# What needs to be done:
What follows is a listing; give it again exactly, in its entirety.

# Supplied data:
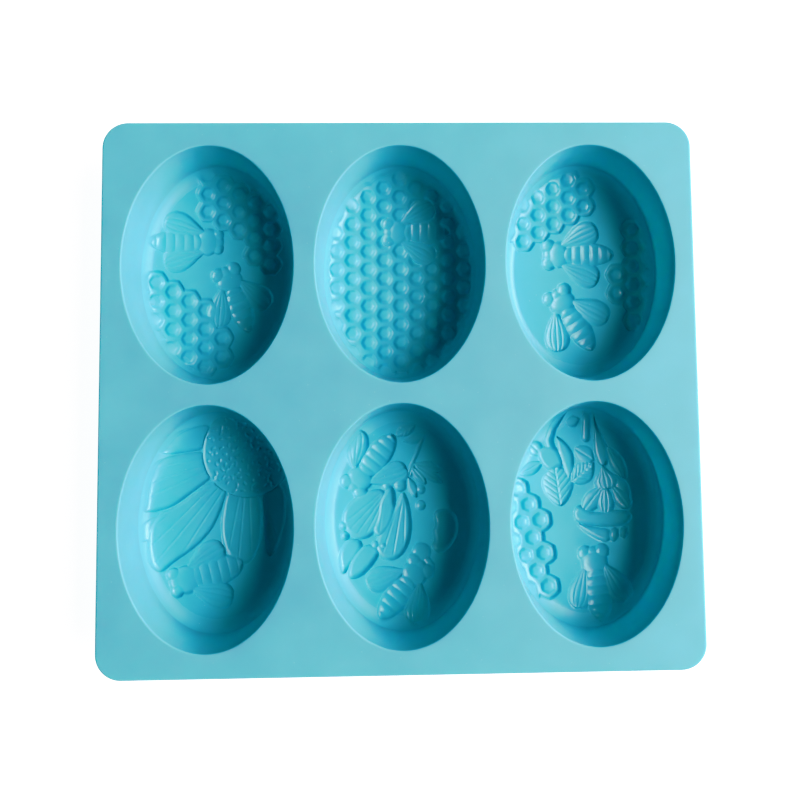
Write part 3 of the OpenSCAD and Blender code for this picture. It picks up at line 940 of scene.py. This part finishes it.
def make_window():
    """Large soft square light."""
    data = bpy.data.lights.new("window", "AREA")
    data.shape = "RECTANGLE"
    data.size = WINDOW_SIDE
    data.size_y = WINDOW_SIDE
    data.energy = WINDOW_POWER
    lamp = bpy.data.objects.new("window", data)
    bpy.context.scene.collection.objects.link(lamp)
    lamp.location = WINDOW_AT
    aim = Vector(WINDOW_FACES) - Vector(WINDOW_AT)
    lamp.rotation_euler = aim.to_track_quat("-Z", "Y").to_euler()


def make_sky():
    """Faint even light from the world."""
    world = bpy.data.worlds.new("studio")
    world.use_nodes = True
    background = world.node_tree.nodes["Background"]
    background.inputs["Color"].default_value = (*SKY, 1)
    background.inputs["Strength"].default_value = SKY_STRENGTH
    bpy.context.scene.world = world


make_window()
make_sky()

# Stops of the camera's response, light in the scene against light on the
# picture: for all channels, and then for red alone, which the camera drops in the shade
RESPONSE = ((0.05, 0.075), (0.15, 0.215), (0.25, 0.39), (0.35, 0.55), (0.5, 0.68), (0.8, 0.95))
RED_RESPONSE = ((0.03, 0.003), (0.06, 0.015), (0.1, 0.085), (0.15, 0.15), (0.25, 0.215),
                (0.6, 0.58))
# A curve mapping's curves are red, green, blue and all channels
ALL_CURVE = 3
RED_CURVE = 0


def camera_response():
    """A small camera's punchy response: lifted middle, soft shoulder, less red in the shade."""
    view = bpy.context.scene.view_settings
    view.view_transform = "Standard"
    view.use_curve_mapping = True
    mapping = view.curve_mapping
    for curve, stops in ((ALL_CURVE, RESPONSE), (RED_CURVE, RED_RESPONSE)):
        points = mapping.curves[curve].points
        points[0].location = (0, 0)
        points[1].location = (1, 1)
        for scene_light, picture_light in stops:
            points.new(scene_light, picture_light)
    mapping.update()


camera_response()

# The photograph's camera: focal length, sensor and shift as in Blender's lens, then its
# place in metres and its turn in degrees, above the tray and a little askew
LENS_MM = 37.68
SENSOR_MM = 36
SHIFT = (-0.0236, -0.0542)
CAMERA_AT = (-0.0018, -0.00751, 0.31791)
CAMERA_TURN = (3.945, -1.531, -0.635)
NEAR = 0.01

lens = bpy.data.cameras.new("camera")
lens.lens = LENS_MM
lens.sensor_width = SENSOR_MM
lens.shift_x = SHIFT[0]
lens.shift_y = SHIFT[1]
lens.clip_start = NEAR
camera = bpy.data.objects.new("camera", lens)
camera.location = CAMERA_AT
camera.rotation_euler = [math.radians(a) for a in CAMERA_TURN]
bpy.context.scene.collection.objects.link(camera)
bpy.context.scene.camera = camera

# Exercise answer:
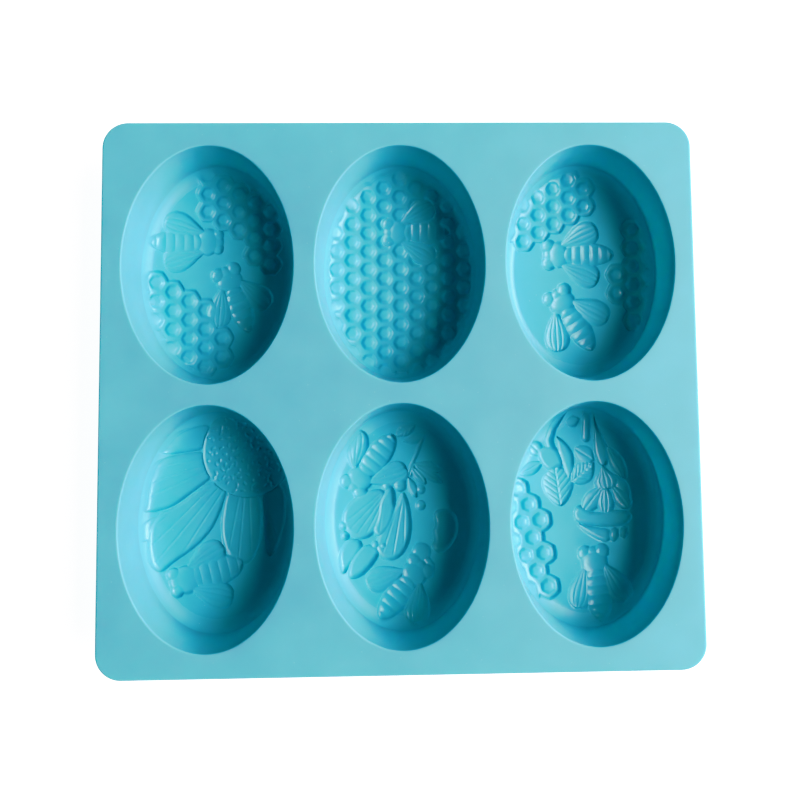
Write part 3 of the OpenSCAD and Blender code for this picture. It picks up at line 940 of scene.py. This part finishes it.
def make_window():
    """Large soft square light."""
    data = bpy.data.lights.new("window", "AREA")
    data.shape = "RECTANGLE"
    data.size = WINDOW_SIDE
    data.size_y = WINDOW_SIDE
    data.energy = WINDOW_POWER
    lamp = bpy.data.objects.new("window", data)
    bpy.context.scene.collection.objects.link(lamp)
    lamp.location = WINDOW_AT
    aim = Vector(WINDOW_FACES) - Vector(WINDOW_AT)
    lamp.rotation_euler = aim.to_track_quat("-Z", "Y").to_euler()


def make_sky():
    """Faint even light from the world."""
    world = bpy.data.worlds.new("studio")
    world.use_nodes = True
    background = world.node_tree.nodes["Background"]
    background.inputs["Color"].default_value = (*SKY, 1)
    background.inputs["Strength"].default_value = SKY_STRENGTH
    bpy.context.scene.world = world


make_window()
make_sky()

# Stops of the camera's response, light in the scene against light on the
# picture: for all channels, and then for red alone, which the camera drops in the shade
RESPONSE = ((0.05, 0.075), (0.15, 0.215), (0.25, 0.39), (0.35, 0.55), (0.5, 0.68), (0.8, 0.95))
RED_RESPONSE = ((0.03, 0.003), (0.06, 0.015), (0.1, 0.085), (0.15, 0.15), (0.25, 0.215),
                (0.6, 0.58))
# A curve mapping's curves are red, green, blue and all channels
ALL_CURVE = 3
RED_CURVE = 0


def camera_response():
    """A small camera's punchy response: lifted middle, soft shoulder, less red in the shade."""
    view = bpy.context.scene.view_settings
    view.view_transform = "Standard"
    view.use_curve_mapping = True
    mapping = view.curve_mapping
    for curve, stops in ((ALL_CURVE, RESPONSE), (RED_CURVE, RED_RESPONSE)):
        points = mapping.curves[curve].points
        points[0].location = (0, 0)
        points[1].location = (1, 1)
        for scene_light, picture_light in stops:
            points.new(scene_light, picture_light)
    mapping.update()


camera_response()

# The photograph's camera: focal length, sensor and shift as in Blender's lens, then its
# place in metres and its turn in degrees, above the tray and a little askew
LENS_MM = 37.68
SENSOR_MM = 36
SHIFT = (-0.0236, -0.0542)
CAMERA_AT = (-0.0018, -0.00751, 0.31791)
CAMERA_TURN = (3.945, -1.531, -0.635)
NEAR = 0.01

lens = bpy.data.cameras.new("camera")
lens.lens = LENS_MM
lens.sensor_width = SENSOR_MM
lens.shift_x = SHIFT[0]
lens.shift_y = SHIFT[1]
lens.clip_start = NEAR
camera = bpy.data.objects.new("camera", lens)
camera.location = CAMERA_AT
camera.rotation_euler = [math.radians(a) for a in CAMERA_TURN]
bpy.context.scene.collection.objects.link(camera)
bpy.context.scene.camera = camera